In the rural areas of the Third World, women hold up much more than half the sky. Not only do they keep house and cook – as well as spending hours every day fetching water for the family and wood for fuel – but they do almost us much of the farm work as men.Unsurprisingly, their working days are much longer.

As if collecting wood and water and working in the fields wasn’t enough, these adolescent girls also prepare food, look after younger children, tend vegetable patches and care for livestock. But, as a new report by the Chicago Council on Global Affairs points out, their real importance lies not in what they do, but in what they could become.

“Children in their second decade of life brim with potential and ingenuity to change what has come before,” says the report, which was guided by an advisory group chaired by Catherine Bertini, a member of the Reagan administration who went on to run the World Food Programme, and included Clare Short, the former international development secretary. “Their capacity to learn is at its peak, and they are more likely to be innovative and entrepreneurial than older adults.” Given the right opportunities, these hard-working teenagers “have the potential to generate growth as entrepreneurs and workers in all sectors of the economy”.
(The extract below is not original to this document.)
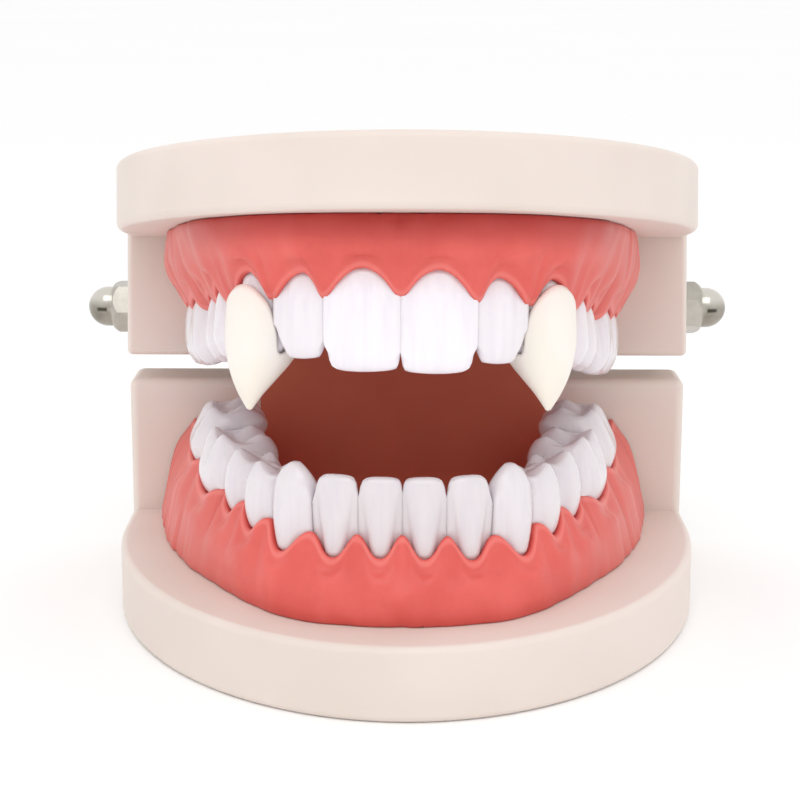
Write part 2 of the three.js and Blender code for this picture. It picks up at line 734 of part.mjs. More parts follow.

Here, education makes a huge difference. Spending just an extra year at school often boosts girls’ future income by 10 to 20 per cent. The productivity benefits of that added 12 months would, one study concluded, increase the Kenyan maize harvest by almost a quarter. The UN’s Food and Agriculture Organisation estimates that if women farmers were given the same education and access to resources as men, the number of malnourished people could be cut by 120 million worldwide. And nothing, experts agree, brings down population growth rates faster.

As the new report points out, “educated, healthy, and civically empowered women raise educated, healthy and civically empowered children”. Yet at present, instead of proving to be the time in a girl’s life “when the cycle of poverty and disadvantage can be broken”, adolescence usually “dramatically alters her life path for the worse” so that it “leads back to a life of struggle and poverty”.

Aid could help, but adolescent girls – already marginalised – have tended to be ignored, since development agencies have concentrated on the under-fives, who are at greatest risk. But there are now some signs that their importance is beginning to be recognised.

“You cannot begin to understand development without putting girls and women at the heart of your aid policies,” says Andrew Mitchell, the international development secretary. He says that Britain will, by 2015, be supporting 700,000 girls in secondary school, and helping 2.3 million women to get jobs. That’s modest enough, compared with the size of the problem – but let’s hope it’s just a down payment for what looks like one of the most effective investments of all.